I can’t lie. On our descent, when the city lights came into view like blood running through arteries, a vast network of pulsating life, I felt I would always call the city home. Even if I lived somewhere else, a possibility being in Wyoming opened up for me – living in a smaller rural place was not just possible, but welcome, perhaps even necessary – I would always feel something swell in me returning to this city. 169

Walking out of LaGuardia, one cabbie talking to another punctuated his story with “this motherfucker.” The first words I heard on the streets of New York. This motherfucker. Hearing a group of teenage girls talk, I realized I hadn’t heard a “yo” in a month. I was home.

On the bus into Manhattan, I felt as if a lot of eyes on me. I don’t know if they really were or if it was me taking note of the fact there were more people on the bus than there were in the whole Sheridan airport. Maybe it was the fact I was wearing a hoodie and knee-high boots when it was hot as balls – a balmy 74 degrees.

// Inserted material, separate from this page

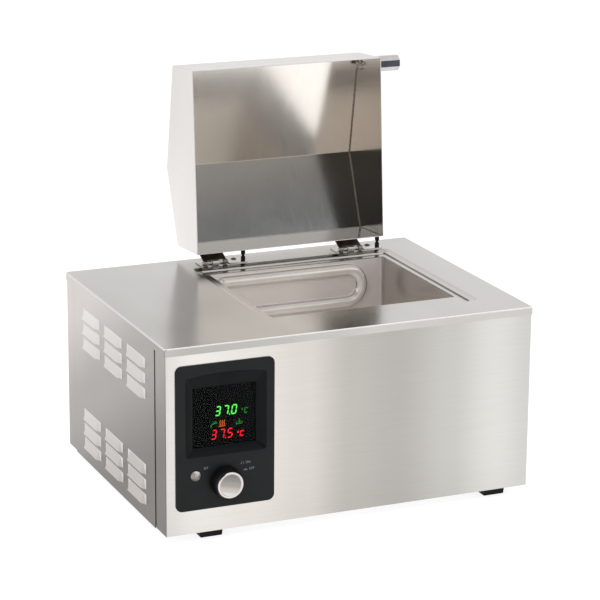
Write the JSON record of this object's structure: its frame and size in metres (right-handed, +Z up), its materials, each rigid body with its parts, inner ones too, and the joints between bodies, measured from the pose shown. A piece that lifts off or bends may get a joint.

I got home to sticky floors, trash that needed to be taken out and a dog that ignored me until the next day. I thought of that morning’s eggs and mountains, but I was grateful for my bed again, for the streetlights that gave me a goodnight kiss on the forehead. I missed the sound of the creek, sure, but sometimes the car tires rolling by on the asphalt come pretty close. After a reading in Sheridan, I was asked of course about how it felt coming to a small town from New York City. I said I thought it was a misconception of people from the city that a quiet town is silent. There is sound. The orchestra is just different. There isn’t much satisfaction in comparing the two either. Each one is it’s own experience to be enjoyed that way, maybe with the amusement that comes from recognizing a note here that I thought only existed there.